In the Fast & Furious era, peacocking and cruising had been replaced with horsepower and stunts. Later aided by social media and live-streaming, sideshows started having a renaissance, with streets in cities like Los Angeles getting shut down every week. Events would be tracked by police helicopters, with participants pursued by street racer task forces that posted images of the latest impounded vehicles on Instagram.

LeBlanc says his first taste in Compton got him hooked. "I eventually walked into the circle and you can see the guys swinging the cars," he recalls. "There was just so much energy and excitement going on, it becomes instantly addicting. The real excitement for me was when I ran out into the center and started taking photos. Cars swinging around me, sometimes four or five inches from me — it's definitely a rush I can’t get enough of."

Anytime there's a sideshow, negative media coverage isn't far behind. Last year, California Highway Patrol Helicopter H-32 received a request from the Oakland Police Department to assist in monitoring a sideshow. The result was nearly 100 cars impounded.

Yakpasua Zazaboi is one of the OGs from the sideshow scene. Since the early days, he has documented sideshows in East Oakland for his documentary series Sydewayz, starring Richie Rich and Vidal Molina.

The sideshow today, says Zazaboi, isn't so much an evolution of the original as it is a hybrid. "By definition, the sideshow didn’t evolve," he explains. "People took the culture of sideshows and applied it to what they are doing. It was always a social space developed out on the streets, with black people out on the streets having fun. It’s absolutely exciting what is happening now — it has spread across the world. The goal was not to fuck shit up but to have fun."

One of the growing spots for sideshows is Detroit. Despite regeneration efforts, the city is still struggling, and with a population that has shrunk from its ’50s peak of 1.85 million to approximately 673,000 today, there are a lot of empty roads. #SickAndTwistedLS1 (aka @mystic_teez28 on Instagram) is one of the most respected drivers in Motor City, lighting up the cracked asphalt in his blue Camaro.

"We do it because of the sense of freedom it gives us," he says. "I set the bar here in Detroit for everyone that slides. Now the people who do it is not a lot, but we can have crowds of spectators in their hundreds, and people come from all over just to watch. We keep it going because the race scene is not what it used to be and it’s different. Everyone is flinging to it and the police are starting to get hip — they been on us tight. We are not as big as Cali, but we grow by the day."

Not everyone is a fan, however. Mat Watson is the face of YouTube channel CarWow. His channel has 2.5 million subscribers and he makes a living drag racing supercars and pulling donuts. I ask him if sideshows are an accident waiting to happen.

"Hell yeah," he replies. "It's basically a rave for cars. It's non-official, spontaneous, and there is very little or no health and safety. And it's loud and crazy. The skill of some drivers is questionable, so too can be their sobriety. And the crowds often get so close, even pushing against the bonnets of cars while they do the stunts. One simple mistake could result in people getting knocked down, maimed, and even killed. My advice? Stay away."
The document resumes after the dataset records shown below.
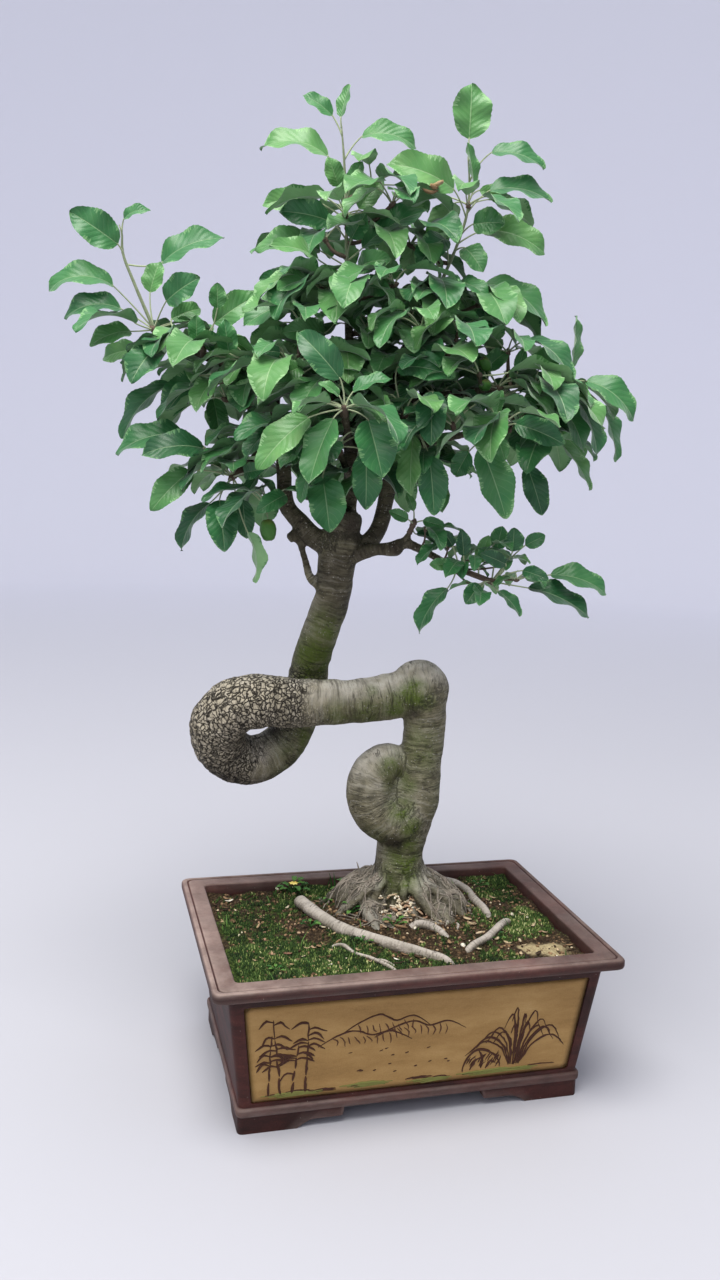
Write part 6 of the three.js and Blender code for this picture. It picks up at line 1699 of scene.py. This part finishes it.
def stroke(heap, side, points, width, slot=0, tint=0.5):
    """A drawn line of slip: a low ridge of uneven width that thins out at its ends."""
    points = np.array(points, float)
    count = max(5, round(float(steps_along(points)[-1]) / 3.5))
    flat = course_points([[x, 0, z] for x, z in points], count)
    spread = np.sin(pi * np.linspace(0.06, 0.97, count + 1)) ** 0.5
    rough = noise_of(flat + [0, 40 * width, 0], 7, 1.0, 2)
    ridge = [panel_point(x + r, z + 0.6 * r, side, PANEL_DEPTH - 0.5) for (x, _, z), r in zip(flat, rough)]
    lay_tube(heap, np.array(ridge), width / 2 * spread * (1 + 0.45 * rough), 6, tint, slot)


def make_panel_drawing():
    """A plain scene of our own: bamboo on the left, far hills, and an orchid clump by a rock on the right."""
    coat, lines = Heap(), Heap()
    for side in (-1, 1):
        panel_sheet(coat, side)
        draw = draw_from(70 + side)

        def near(x, z, spread=1.5):
            return x + spread * (next(draw) - 0.5), z + spread * (next(draw) - 0.5)

        def line(points, *look):
            stroke(lines, side, points, *look)

        for x, lean, tall in ((-160, 7, 74), (-147, -4, 92), (-136, 9, 60), (-121, 5, 84)):
            for knot in range(4):
                low, high = 40 + tall * knot / 4, 40 + tall * (knot + 1) / 4 - 2
                cane = [near(x + lean * knot / 4, low), near(x + lean * (knot + 1) / 4, high)]
                line(cane, 3.4 - 0.5 * knot)
            for number in range(8):
                share, way = 0.3 + 0.7 * next(draw), 1 if number % 2 else -1
                at = x + lean * share, 40 + tall * share
                line([at, near(at[0] + 7 * way, at[1] + 2), near(at[0] + 17 * way, at[1] - 5, 6)], 2.6)
        base = (112, 46)
        for number in range(17):
            lean = -1 + 2 * number / 16 + 0.14 * (next(draw) - 0.5)
            reach, tall = 52 * lean, (72 - 34 * abs(lean)) * (0.75 + 0.4 * next(draw))
            start = base[0] + 6 * lean, base[1] + 2 * next(draw)
            bow = [(0, 0), (0.25, 0.7), (0.62, 0.98), (1, 0.8 - 0.3 * abs(lean))]
            line([(start[0] + out * reach, start[1] + up * tall) for out, up in bow], 1.8 + next(draw))
        for rock in ([(52, 44), (56, 60), (67, 70), (82, 66), (92, 55), (96, 45)],
                     [(62, 45), (66, 56), (76, 60)], [(80, 45), (84, 54), (90, 50)],
                     [(70, 68), (74, 58), (73, 48)]):
            line([near(*point) for point in rock], 3.0)
        for number in range(22):
            x, z = 56 + 36 * next(draw), 45 + 14 * next(draw)
            line([(x, z), near(x + 2, z + 5), near(x + 5, z + 9, 3)], 1.5)
        for z, shift, tall in ((112, 0, 13), (105, 36, 10), (100, -24, 8)):
            hill = [(-84, -8), (-62, 0.5 * tall), (-44, tall), (-26, 0.3 * tall), (-8, 0.6 * tall), (16, -7)]
            line([near(x + shift, z + up, 3) for x, up in hill], 2.0)
            for number in range(9):
                x = -66 + shift + 7 * number
                line([near(x, z + 2, 4), near(x + 3, z - 4, 3), near(x + 4, z - 9, 4)], 1.5, 0, 0.7)
        for number in range(26):
            x, z = -168 + 330 * next(draw), 38 + 5 * next(draw)
            line([(x, z), (x + 9, z + 1.2), near(x + 18 + 12 * next(draw), z)], 1.6)
        for number in range(16):
            x, z = -90 + 150 * next(draw), 50 + 34 * next(draw)
            line([(x, z), near(x + 4, z + 1)], 1.4)
        for x, z, run in ((-168, 40, 70), (-84, 42, 58), (-10, 39, 52), (46, 41, 96)):
            for number in range(3):
                at = x + 8 * number, z - 1.6 * number
                ground = [at, (at[0] + 0.5 * run, at[1] + 1.5), (at[0] + run - 12 * number, at[1])]
                line(ground, 2.4, 1, 0.4)
    finish_piece("ochre_slip_panels", coat, [slip])
    finish_piece("slip_line_drawing", lines, [iron_line, green_wash])


# Young apples, turned about their own axes, each with its stalk and withered calyx

APPLE_PROFILE = [(0, -0.84), (0.2, -0.9), (0.4, -1), (0.66, -0.86), (0.88, -0.46), (1, 0.05), (0.93, 0.42),
                 (0.76, 0.74), (0.5, 0.96), (0.28, 0.98), (0.12, 0.86), (0, 0.8)]


def turned(profile, steps, merge):
    """A round form of smooth faces, turned from its outline about the upright."""
    form = bmesh.new()
    verts = [form.verts.new((x, 0, z)) for x, z in profile]
    edges = [form.edges.new(pair) for pair in zip(verts, verts[1:])]
    bmesh.ops.spin(form, geom=[*verts, *edges], axis=(0, 0, 1), cent=(0, 0, 0), steps=steps, angle=2 * pi,
                   use_merge=True)
    bmesh.ops.remove_doubles(form, verts=form.verts, dist=merge)
    bmesh.ops.recalc_face_normals(form, faces=form.faces)
    for face in form.faces:
        face.smooth = True
    return form


def make_fruit(name, fruit):
    at, (radius, tall), spray = fruit
    centre, heart = place(*at), place(*ROSETTES[spray][0])
    way = unit(heart - centre)
    body = turned([(x * radius, z * tall) for x, z in APPLE_PROFILE], 28, 1e-4)
    turn = UP_VECTOR.rotation_difference(Vector(way)).to_matrix()
    for vert in body.verts:
        bulge = 1 + 0.02 * sin(5 * math.atan2(vert.co.y, vert.co.x))
        vert.co = in_row(np.array(turn @ Vector((vert.co.x * bulge, vert.co.y * bulge, vert.co.z))) + centre)
    skin = mesh_of(body, "skin")
    mark(skin, "tint", [0.35 + 0.45 * max(0.0, float(vert.normal.z)) for vert in skin.vertices])
    heap = Heap()
    stalk = course_points([centre + way * 0.6 * tall, centre + (heart - centre) * 0.6 + [0.8, 0, 0],
                           heart - way * 4.6], 7)
    lay_tube(heap, stalk, [0.75, 0.7, 0.65, 0.65, 0.65, 0.7, 0.85, 1.0], 7, 0.5, 1)
    side = unit(np.cross(way, [0.2, 1, 0.1]))
    for number in range(5):
        angle = 2 * pi * number / 5
        out = side * cos(angle) + np.cross(way, side) * sin(angle)
        foot = centre - way * tall * 0.86 + out * 0.1 * radius
        sepal = [foot, foot + out * 1.2 - way * 1.4, foot + out * 2.4 - way * 1.8]
        lay_tube(heap, sepal, [0.8, 0.6, 0.15], 5, 0.2, 1)
    whole = bmesh.new()
    whole.from_mesh(heap.mesh("trim"))
    whole.from_mesh(skin)
    young = f"young_{name}"
    finish_piece(young, mesh_of(whole, young), [apple_skin, green_stem], name)


# Camera at the photograph's place, plain floor and soft studio light

IMAGE_HEIGHT = 1280
FOCAL_PIXELS = 1100
EYE = np.array([-362.0, -1164.0, 694.0])
YAW, PITCH, ROLL = (radians(angle) for angle in (15.12, 9.09, 2.22))


def make_camera():
    ahead = np.array([sin(YAW) * cos(PITCH), cos(YAW) * cos(PITCH), -sin(PITCH)])
    right = np.array([cos(YAW), -sin(YAW), 0])
    above = np.cross(right, ahead)
    right, above = right * cos(ROLL) + above * sin(ROLL), above * cos(ROLL) - right * sin(ROLL)
    lens = bpy.data.cameras.new("camera")
    lens.sensor_fit, lens.sensor_height = "VERTICAL", 36
    lens.lens = lens.sensor_height * FOCAL_PIXELS / IMAGE_HEIGHT
    lens.clip_end = 60
    camera = linked("camera", lens)
    turn = np.eye(4)
    turn[:3, 0], turn[:3, 1], turn[:3, 2], turn[:3, 3] = right, above, -ahead, in_row(EYE)
    camera.matrix_world = Matrix(turn.tolist())
    bpy.context.scene.camera = camera


def make_light(name, place_at, aim, size, power, shade):
    lamp = bpy.data.lights.new(name, "AREA")
    lamp.size, lamp.energy, lamp.color = size, power, hue(shade)[:3]
    holder = linked(name, lamp)
    holder.location = place_at
    holder.rotation_euler = (Vector(aim) - Vector(place_at)).to_track_quat("-Z", "Y").to_euler()


def make_stage():
    """A pale floor that turns up into a wall all round, far from the tree, with no corner to see."""
    bend = [(4.6 + 1.6 * sin(a), 1.6 - 1.6 * cos(a)) for a in np.linspace(0, pi / 2, 9)]
    cove = turned([(0, 0), (2.2, 0), *bend, (6.2, 4.2)], 64, 1e-5)
    bmesh.ops.reverse_faces(cove, faces=cove.faces)
    stage = linked("studio_floor", mesh_of(cove, "studio_floor"))
    floor = Surface("matt_studio_floor", 0.9, 1.45, 0.1)
    # Mid grey about the pot, paler towards the wall as painted light, since the lamps light the wall less than
    # the floor
    away = floor.add("VectorMath LENGTH", floor.add("TexCoord", out="Object"), out="Value")
    share = floor.add("Math DIVIDE", away, 8.0)
    tone = floor.add("ValToRGB", share, stops=[(0.03, "#b4b4bb"), (0.2, "#c6c6ce"), (0.6, "#eeeef8")])
    floor.tree.links.new(tone, floor.shader.inputs["Base Color"])
    stage.data.materials.append(floor.material)
    world = bpy.data.worlds.new("pale_studio")
    world.use_nodes = True
    sky = world.node_tree.nodes["Background"]
    sky.inputs["Color"].default_value = hue("#eef1f7")
    sky.inputs["Strength"].default_value = 0.72
    bpy.context.scene.world = world
    make_light("overhead_softbox", (-0.6, -0.75, 2.9), (0, 0, 0.45), 1.7, 110, "#fffdf8")
    make_light("front_fill", (-1.8, -2.6, 1.9), (0, 0, 0.5), 2.0, 16, "#ffffff")
    bpy.context.scene.view_settings.view_transform = "Standard"


make_camera()
make_stage()
make_sprays()
make_trunk()
for root, rows in SURFACE_ROOTS.items():
    make_root(f"weathered_{root}", [rows], root)
make_root("weathered_fine_roots", FINE_ROOTS)
make_soil()
make_moss()
make_litter()
make_weeds()
make_pot()
make_panel_drawing()
for name, fruit in FRUITS.items():
    make_fruit(name, fruit)
for name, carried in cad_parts.items():
    if name.startswith("drain_mesh"):
        carried.data.materials.clear()
        carried.data.materials.append(moulded_mesh)
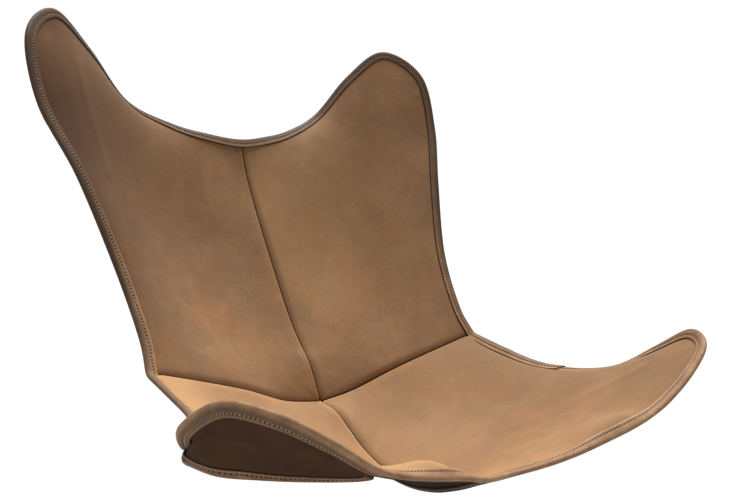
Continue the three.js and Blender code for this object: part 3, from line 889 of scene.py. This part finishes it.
def build_panel(kind, side):
    """One panel: its surface lifted by its relief, its underside sunk by the leather's thickness,
    with one shared way down along each seam, and its painted light and painted shade worked out by
    place."""
    half, surface, waist_shape = HALVES[kind]
    panel, points = f"{kind}_{side}", surface["points"]
    to_edge = distance_to(points, half["edge"][::4])
    seams = seam_relief(surface, half, "waist", waist_shape)
    seams = seams + seam_relief(surface, half, "centre", dip if side == "left" else welt)
    # painted highlight on each welt, painted shade in each dip
    painted_light = SEAM_HIGHLIGHT * part_way(seams, 0, WELT_HEIGHT) + painted_light_places(kind, side, points, to_edge)
    shade = SEAM_SHADE * part_way(seams, 0, -DIP_DEPTH) + painted_shade_at(panel, points)
    relief = seams
    if panel in CREASES:
        seen = [0, 1] if kind == "seat" else [0, 2]
        away = distance_to(points[:, seen], smooth(CREASES[panel], 16)[:, seen])
        relief = relief + CREASE_HEIGHT * bump(away, CREASE_WIDTH)
        fading = part_way(to_edge, *SEAT_CREASE_FADES) if kind == "seat" else 1
        # painted highlight along the crease, over its real ridge, and at a patch near the wing tip
        painted_light = painted_light + CREASE_HIGHLIGHT[kind] * fading * bump(away, CREASE_HIGHLIGHT_WIDTH)
        from_patch = np.linalg.norm(points - WING_PATCH, axis=1)
        painted_light = painted_light + PATCH_HIGHLIGHT * bump(from_patch, WING_PATCH_WIDTH)
    # painted shade towards the back panel's outline
    if kind == "back":
        shade = shade + RIM_SHADE * bump(distance_to(points, outline_of(half)[::4]), RIM_FADES)
    relief = relief * part_way(to_edge, BINDING_WIDTH, BINDING_WIDTH + RELIEF_FROM_STRIP)
    normals = point_normals(points, surface["faces"])
    downs = -normals
    downs[surface["outline"][half["waist"] :]] = surface["seam_downs"]
    upper, lower = points + normals * relief[:, None], points + downs * PANEL_LEATHER
    values = {"painted_light": np.clip(painted_light, 0, 1), "shade": np.clip(shade, 0, 1)}
    return add_sheet(
        f"{kind}_panel_{side}", upper, lower, surface["faces"], surface["outline"], SIDES[side],
        [panel_leather, flesh_side], values,
    )


panels = {f"{kind}_panel_{side}": build_panel(kind, side) for side in SIDES for kind in HALVES}
print("panels:", {name: len(piece.data.polygons) for name, piece in panels.items()})

# %% [markdown]
# ## Paths for the strips
# The binding runs over the middle and down both sides in one piece, so its path is the left half's
# edge, carried on past the waist, and its mirror image. A little smoothing rounds the corner at the
# waist as the folded leather does.

# %% Edge paths
STATION_STEP = 2.5
JOINT_FROM_WAIST = 178
JOINT_LAP = 6
CORNER_ROUNDING = 6.0
FACING_ROUNDING = 7.0


def blurred(rows, width):
    """Rows averaged with their neighbours under a bell curve of the given width in millimetres."""
    reach = int(3 * width / STATION_STEP)
    weights = bump(np.arange(-reach, reach + 1) * STATION_STEP, width)
    padded = np.pad(rows, ((reach, reach), (0, 0)), mode="reflect", reflect_type="odd")
    return np.stack([np.convolve(c, weights / weights.sum(), "valid") for c in padded.T], -1)


def framed(points, ups, sign):
    """A path of points with the ways along, inwards and up at each, square to one another."""
    along = unit(np.gradient(points, axis=0))
    inward = sign * unit(np.cross(along, ups))
    up = sign * unit(np.cross(inward, along))
    return {"points": points, "along": along, "inward": inward, "up": up}


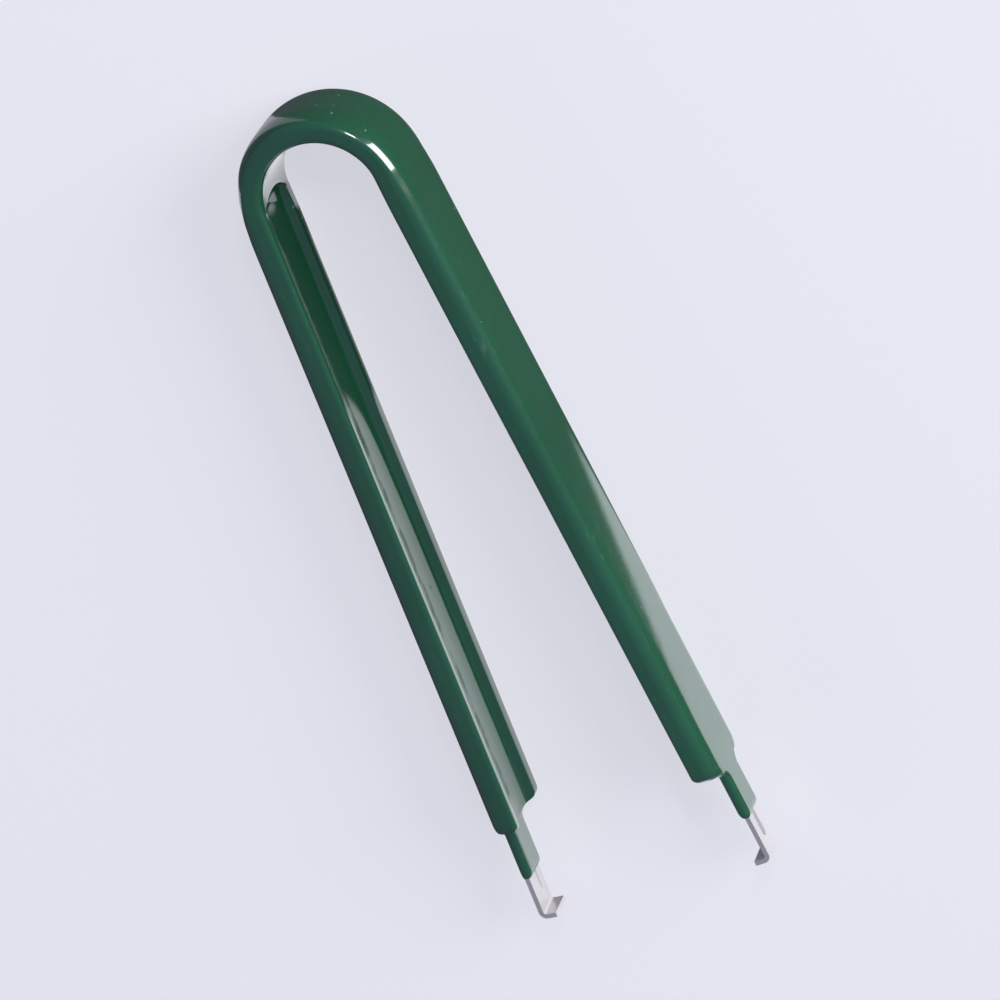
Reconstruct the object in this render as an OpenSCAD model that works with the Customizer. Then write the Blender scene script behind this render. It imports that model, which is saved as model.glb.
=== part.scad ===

But people aren’t staying away. Google "sideshows" and you’ll see dozens of arrests, impounds, incidents, and crackdowns happening seemingly every week, with sideshows becoming more frequent in summertime and large crowds guaranteed.

Yakpasua Zazaboi says that, along with a project looking at sideshows outside the US, he wants to organize a regulatory board to turn the phenomenon into a recognized sport, which would help it to grow rather than get shut down. "We want to be more influential in the illegal aspects and develop some rules," he says. "If we can get to the point where cars are cleaner and not just tearing shit up, then we will get more people involved and the sideshow will be here to stay."